Proving conclusively that there is a God, and that He has a really
wicked sense of humor, within a matter of days, something happened to
test us. You may not have heard about it; most news organizations chose
to ignore it by exercising a quality I like to call "sanity."
Here's what happened: Under the headline "You C_nt Say That (Or Can
You?)," the Chicago Tribune printed an article about a word that is
widely considered the single crudest vulgarity in the English language
-- a word that deeply and grievously offends women. The story actually
made the case that this word was slowly ceasing to be taboo, an
assertion that was proved instantly false, in as spectacular a fashion
as possible: The moment the Tribune's top editors learned about the
existence of the article -- in a preprinted women's section -- they
ordered armies of editors to descend on the printing plant and blacken
their hands by physically removing hundreds of thousands of the offending sections from the newspaper.

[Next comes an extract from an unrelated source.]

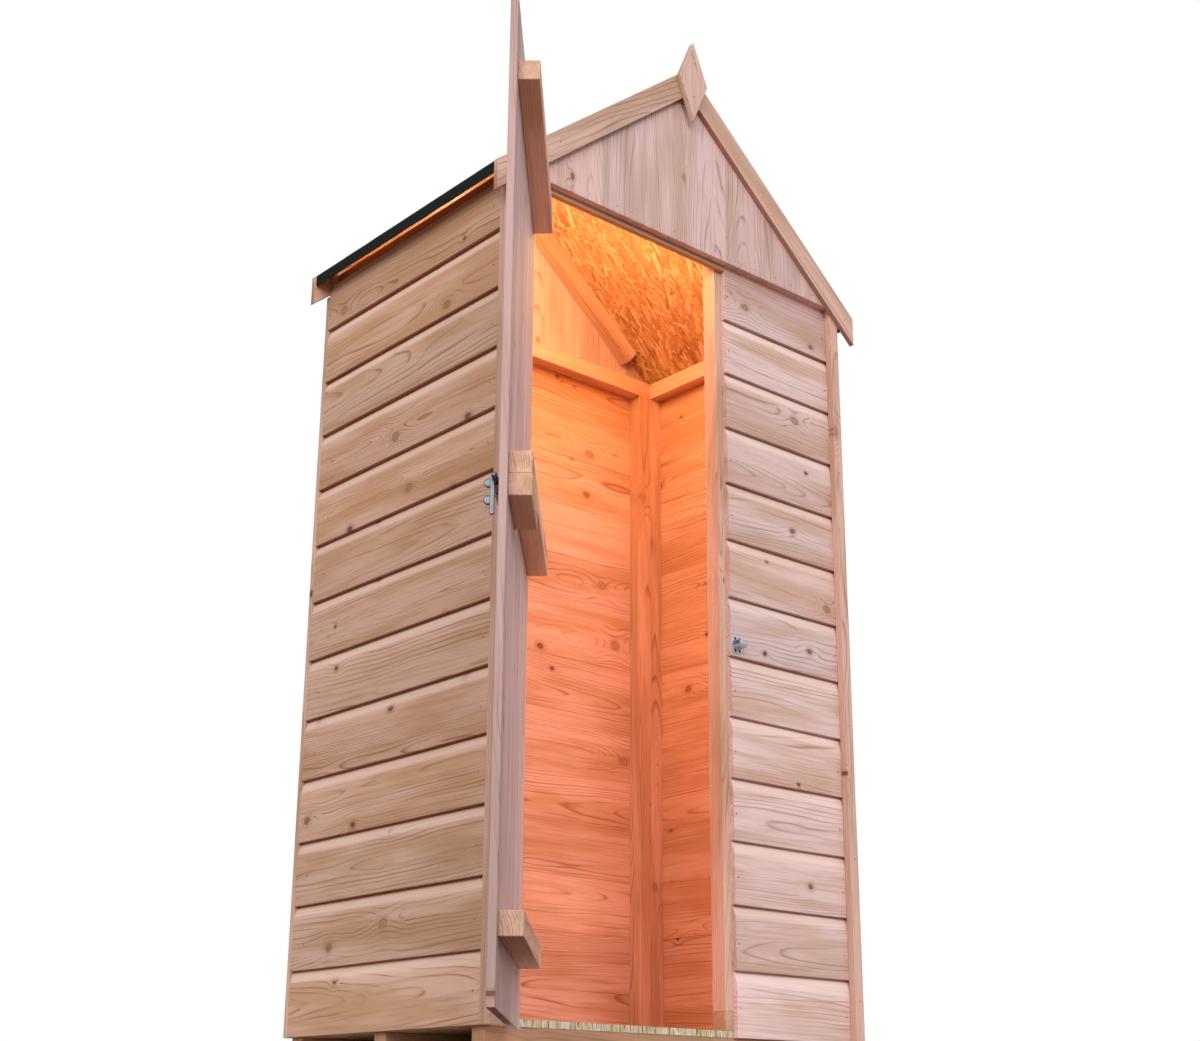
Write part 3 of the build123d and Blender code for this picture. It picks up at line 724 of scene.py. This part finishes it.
# felt: a thin sheet bent over the ridge and down both eaves
M = Mesh()
outer = []
for i in range(-24, 25):
    x = i / 24.0 * 480.0
    outer.append((x, roof_z(x, 0.15)))
outer[24] = (0.0, RIDGE - 0.9)
rim = [(483.2, roof_z(480.0, 0.15) - 2.6), (484.8, roof_z(480.0, 0.15) - 5.4), (484.9, 1564.0), (484.7, 1556.0), (484.8, 1549.3)]
rin = [(482.5, 1549.2), (482.2, 1556.0), (482.1, 1564.0), (482.0, roof_z(482.0, FELT_DZ) - 0.6)]
outer = [(-x, z) for x, z in rim[::-1]] + outer + rim
inner = rin[:]
for i in range(24, -25, -2):
    x = i / 24.0 * 480.0
    inner.append((x, roof_z(x, FELT_DZ)))
inner += [(-x, z) for x, z in rin[::-1]]
ring = outer + inner
ny = 40
bases = []
for j in range(ny + 1):
    y = YG + (YB - YG) * j / ny
    pts = []
    for k, (x, z) in enumerate(ring):
        dz = dx = 0.0
        if k < len(outer):
            q = noise.noise((x * 0.012, y * 0.014, 3.0)) * 0.6 + noise.noise((x * 0.03, y * 0.035, 9.0)) * 0.3
            dz = -abs(q)
            if z < 1572:
                dz = 0.0
        if z < 1560:
            dz += 1.1 * noise.noise((x, y * 0.02, 5.0)) + 0.5
        if z < 1570:
            dx = (0.7 * noise.noise((1.0, y * 0.02, 5.0)) - 0.5) * (1 if x > 0 else -1) * (1570 - z) / 20.0
        pts.append((x + dx, y, z + dz))
    bases.append(M.add(pts, [(0, 0, 0)] * len(pts), (0.5, 0.5, 0.5)))
k = len(ring)
for a, b in zip(bases, bases[1:]):
    for i in range(k):
        j = (i + 1) % k
        M.f.append((a + i, a + j, b + j, b + i))
M.f.append(tuple(bases[0] + i for i in range(k))[::-1])
M.f.append(tuple(bases[-1] + i for i in range(k)))
M.build("felt_sheet", M_FELT, "shed", ("roof_felt",), sharp=50.0)

for end, y0, y1 in (("front", YG - 12, YG), ("back", YB, YB + 12)):
    for side, s in (("left", -1.0), ("right", 1.0)):
        M = Mesh()
        g = Grain(random.Random(340 + int(s) + (10 if end == "back" else 0)), False, 48)
        poly = ccw([(s * 0.1, roof_z(0, 0)), (s * 488, roof_z(488, 0)), (s * 488, roof_z(488, 62)), (s * 0.1, roof_z(0, 62))])
        # painted shade along the lower part and underside of each bargeboard
        flat_piece(M, poly, y0, y1, g, lambda q, u, v, g=g, s=s, y0=y0: g.at(s * u * C40 - v * S40, s * u * S40 + v * C40 - RIDGE * C40 + 48, q - y0), 0.9,
                   painted_light=lambda u, v: 0.85 if v < roof_z(u, 40) else 0.0)
        M.build("bargeboard_%s_%s_board" % (end, side), M_TRIM, "shed", ("bargeboard_%s_%s" % (end, side),))
for end, y0, y1 in (("front", YG - 26, YG - 12), ("back", YB + 12, YB + 26)):
    M = Mesh()
    g = Grain(random.Random(360 if end == "front" else 361), False, 77)
    flat_piece(M, ccw([(0, 2035), (38.5, 1944), (0, 1853), (-38.5, 1944)]), y0, y1, g,
               lambda q, u, v, g=g, y0=y0: g.at(v, u + 38.5, q - y0), 1.2)
    M.build("finial_%s_board" % end, M_TRIM, "shed", ("finial_" + end,))

# ------------------------------------------------------------------- door
PX, PY = -423.4, YF - 30.7
V0 = 13.4
V1, V2 = V0 + 12.0, V0 + 46.0
ANG = math.radians(-132.0)
CA, SA = math.cos(ANG), math.sin(ANG)


def dp(u, v, z):
    return (PX + u * CA - v * SA, PY + u * SA + v * CA, z)


M = Mesh()
rnd = random.Random(401)
U0, U1, NB = 4.0, 540.4, 5
W = (U1 - U0) / NB
for i in range(NB):
    a0, a1 = U0 + W * i, U0 + W * (i + 1)
    g = Grain(rnd, True, W)
    c = 2.2
    prof = [(a0 + c, V0), (a1 - c, V0), (a1, V0 + c), (a1, V1 - 0.5), (a1 - 0.7, V1), (a0 + 0.7, V1), (a0, V1 - 0.5), (a0, V0 + c)]
    if i == 0:
        prof[0], prof[7] = (a0 + 0.8, V0), (a0, V0 + 0.8)
    if i == NB - 1:
        prof[1], prof[2] = (a1 - 0.8, V0), (a1, V0 + 0.8)
    # the free edge of the last board is darkened through the same per-vertex value
    prism(M, prof, 34.0, 1558.0, lambda s, u, v: dp(u, v, s), g, cham=0.6, n=10, wave=0.15, seed=400 + i,
          painted_light=lambda u, v: 0.42 if u > U1 - 1.0 else 0.0,
          gmap=lambda s, u, v, g=g, a0=a0: g.at(s, u - a0, v - V0))
M.build("door_board_panel", M_DOOR, "door", ("door_boards",))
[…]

Now, the last thing I want to do is make a big, immature deal over
the use of profanity, or to make fun of the misfortunes of my
professional colleagues -- even silly, doody-brained ones like those at
the Tribune. But there was something about this issue that seemed ripe
for discussion by Gina and me, and not just because we knew it would
make people snort cereal milk out of their noses at breakfast.
As it happens, this story raises intriguing issues about language
and gender and censorship and whatnot. Gina and I very much wanted to
write about it. So we searched deep within ourselves and decided that,
in the interests of free speech and in the furtherance of the loftiest
principles of American journalism, we darned well would write about it! The only small remaining question was whether we could get The Washington Post to publish what we wrote.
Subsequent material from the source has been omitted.